:: Supplied data ::
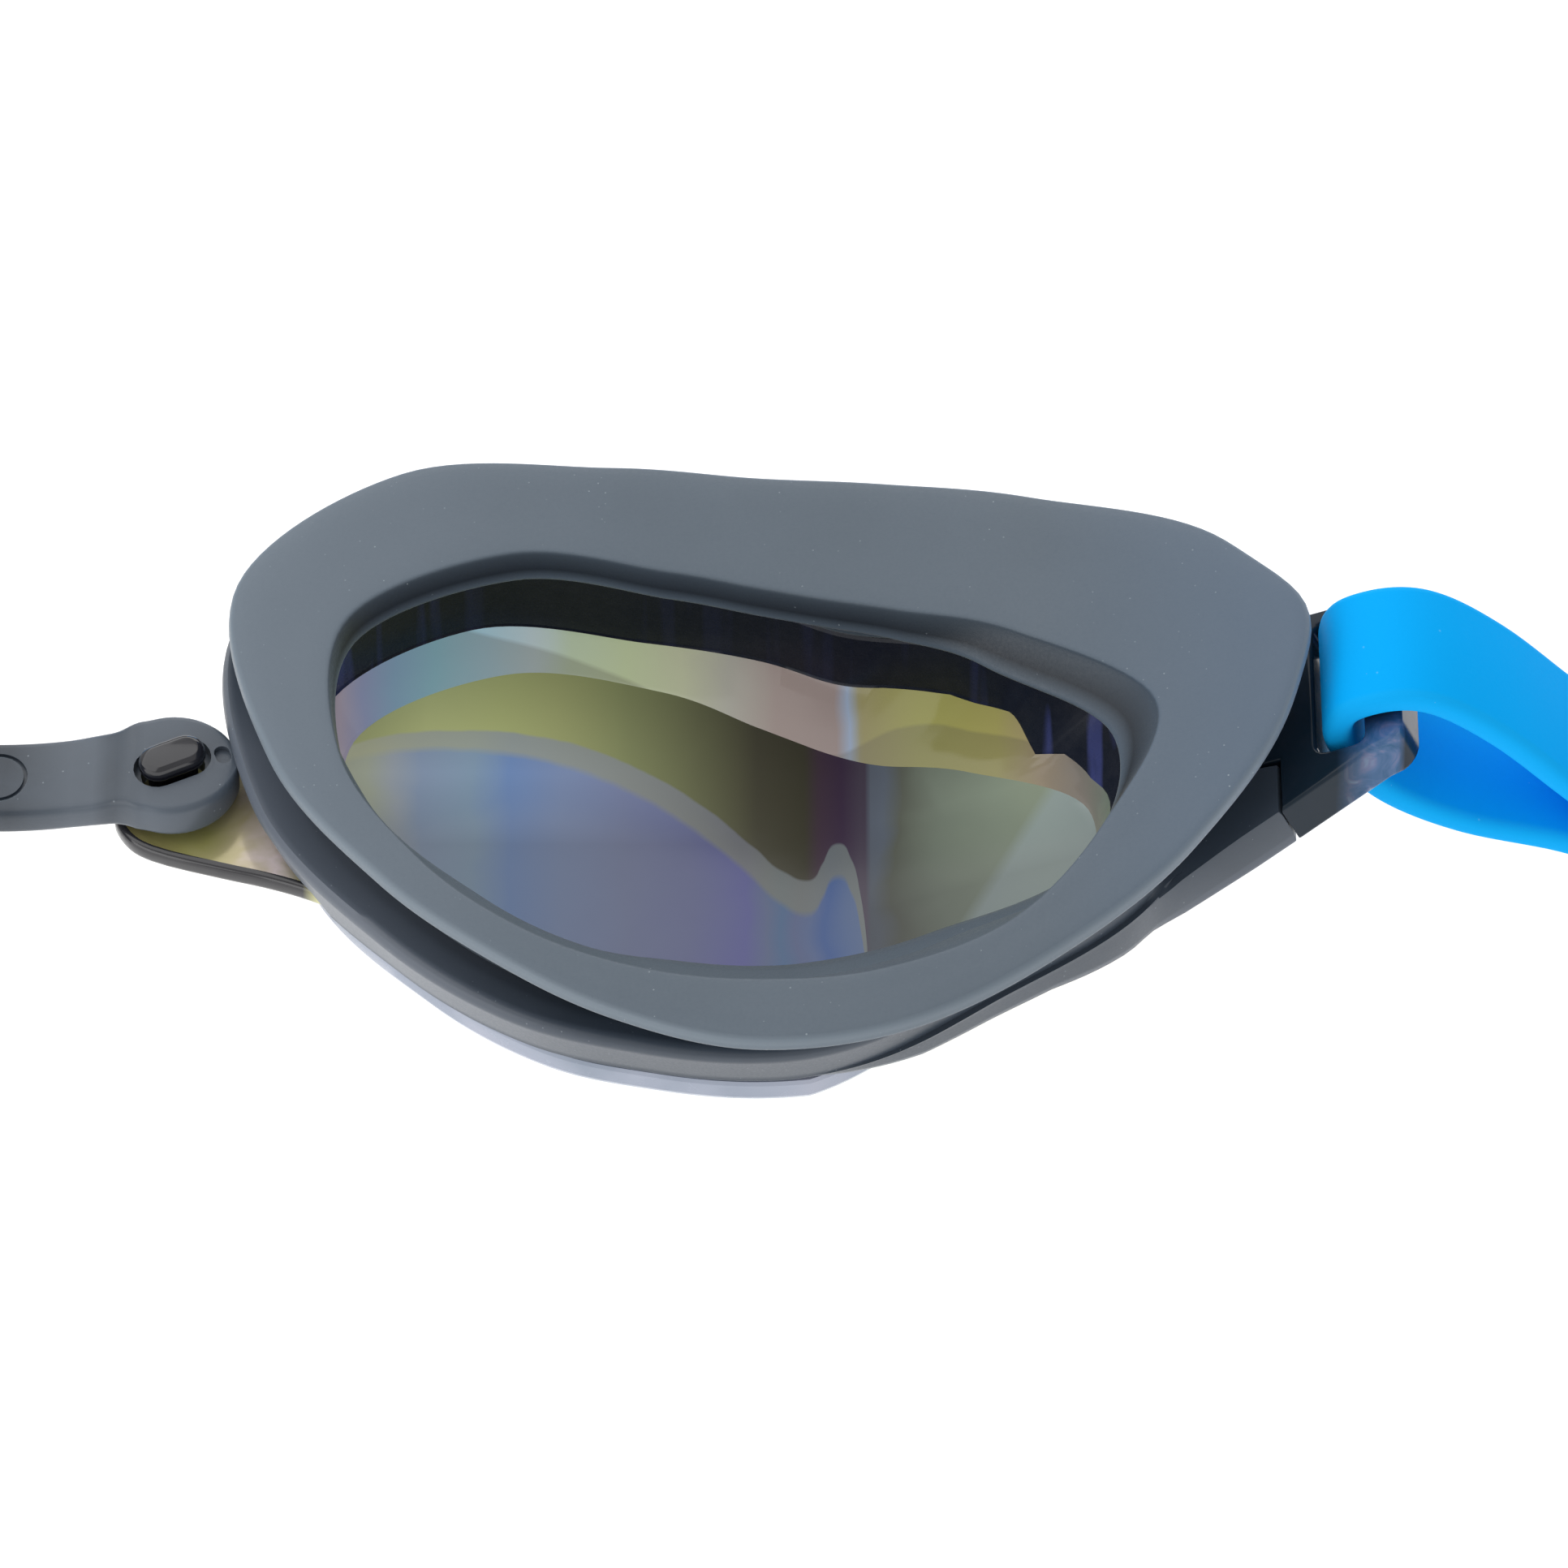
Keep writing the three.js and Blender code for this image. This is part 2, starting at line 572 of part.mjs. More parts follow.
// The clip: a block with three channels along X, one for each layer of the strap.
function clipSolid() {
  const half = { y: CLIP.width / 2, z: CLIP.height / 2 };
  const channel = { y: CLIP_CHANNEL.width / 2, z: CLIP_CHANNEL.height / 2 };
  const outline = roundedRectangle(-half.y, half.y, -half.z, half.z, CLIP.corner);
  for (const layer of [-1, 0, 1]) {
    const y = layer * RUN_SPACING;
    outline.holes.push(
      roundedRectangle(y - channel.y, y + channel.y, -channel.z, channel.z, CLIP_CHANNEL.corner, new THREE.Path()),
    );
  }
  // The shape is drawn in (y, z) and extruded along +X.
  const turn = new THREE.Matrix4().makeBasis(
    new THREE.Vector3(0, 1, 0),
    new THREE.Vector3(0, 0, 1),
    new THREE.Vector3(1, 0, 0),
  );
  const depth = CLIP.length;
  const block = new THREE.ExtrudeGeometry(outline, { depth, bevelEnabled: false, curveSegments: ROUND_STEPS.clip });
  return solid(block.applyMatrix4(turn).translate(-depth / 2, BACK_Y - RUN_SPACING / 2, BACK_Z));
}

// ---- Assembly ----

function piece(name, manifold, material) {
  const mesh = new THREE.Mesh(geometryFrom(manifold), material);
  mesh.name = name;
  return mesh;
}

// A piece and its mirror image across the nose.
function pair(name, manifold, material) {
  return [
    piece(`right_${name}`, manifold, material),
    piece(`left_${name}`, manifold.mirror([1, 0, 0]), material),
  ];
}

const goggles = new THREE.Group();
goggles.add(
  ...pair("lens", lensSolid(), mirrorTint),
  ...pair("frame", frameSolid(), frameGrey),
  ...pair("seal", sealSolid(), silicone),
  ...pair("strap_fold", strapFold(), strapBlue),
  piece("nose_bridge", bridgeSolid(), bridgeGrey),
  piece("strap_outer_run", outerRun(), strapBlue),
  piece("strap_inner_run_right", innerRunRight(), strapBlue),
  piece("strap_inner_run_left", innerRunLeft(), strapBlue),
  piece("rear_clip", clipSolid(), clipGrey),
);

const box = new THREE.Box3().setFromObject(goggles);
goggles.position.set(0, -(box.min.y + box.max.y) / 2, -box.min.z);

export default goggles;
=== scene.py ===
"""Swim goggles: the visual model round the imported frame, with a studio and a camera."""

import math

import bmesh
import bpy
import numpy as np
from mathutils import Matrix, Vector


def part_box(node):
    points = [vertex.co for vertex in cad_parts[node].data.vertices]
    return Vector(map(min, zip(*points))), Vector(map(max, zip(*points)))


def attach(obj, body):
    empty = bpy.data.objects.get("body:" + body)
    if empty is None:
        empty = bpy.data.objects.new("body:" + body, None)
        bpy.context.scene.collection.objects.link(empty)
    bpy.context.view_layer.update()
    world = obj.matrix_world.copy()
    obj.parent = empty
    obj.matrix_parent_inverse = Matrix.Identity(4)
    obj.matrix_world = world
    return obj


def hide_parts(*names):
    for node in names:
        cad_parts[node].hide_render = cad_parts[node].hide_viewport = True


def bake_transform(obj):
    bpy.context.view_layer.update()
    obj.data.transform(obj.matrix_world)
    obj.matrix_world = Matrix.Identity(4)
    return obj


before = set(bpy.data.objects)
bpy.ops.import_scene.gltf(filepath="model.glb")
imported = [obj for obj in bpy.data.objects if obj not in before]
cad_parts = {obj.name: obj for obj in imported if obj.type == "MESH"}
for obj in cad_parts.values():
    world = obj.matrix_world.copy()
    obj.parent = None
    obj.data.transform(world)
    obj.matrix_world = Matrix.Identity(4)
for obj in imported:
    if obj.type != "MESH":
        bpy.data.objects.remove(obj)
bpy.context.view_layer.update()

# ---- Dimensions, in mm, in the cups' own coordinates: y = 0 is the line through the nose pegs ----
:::
Instruction:
Going down the listing above, begin printing at the line with "const box = new" and finish with the line with "bpy.context.scene.collection.objects.link(empty)", exactly as they appear.

Response to this exercise:
const box = new THREE.Box3().setFromObject(goggles);
goggles.position.set(0, -(box.min.y + box.max.y) / 2, -box.min.z);

export default goggles;
=== scene.py ===
"""Swim goggles: the visual model round the imported frame, with a studio and a camera."""

import math

import bmesh
import bpy
import numpy as np
from mathutils import Matrix, Vector


def part_box(node):
    points = [vertex.co for vertex in cad_parts[node].data.vertices]
    return Vector(map(min, zip(*points))), Vector(map(max, zip(*points)))


def attach(obj, body):
    empty = bpy.data.objects.get("body:" + body)
    if empty is None:
        empty = bpy.data.objects.new("body:" + body, None)
        bpy.context.scene.collection.objects.link(empty)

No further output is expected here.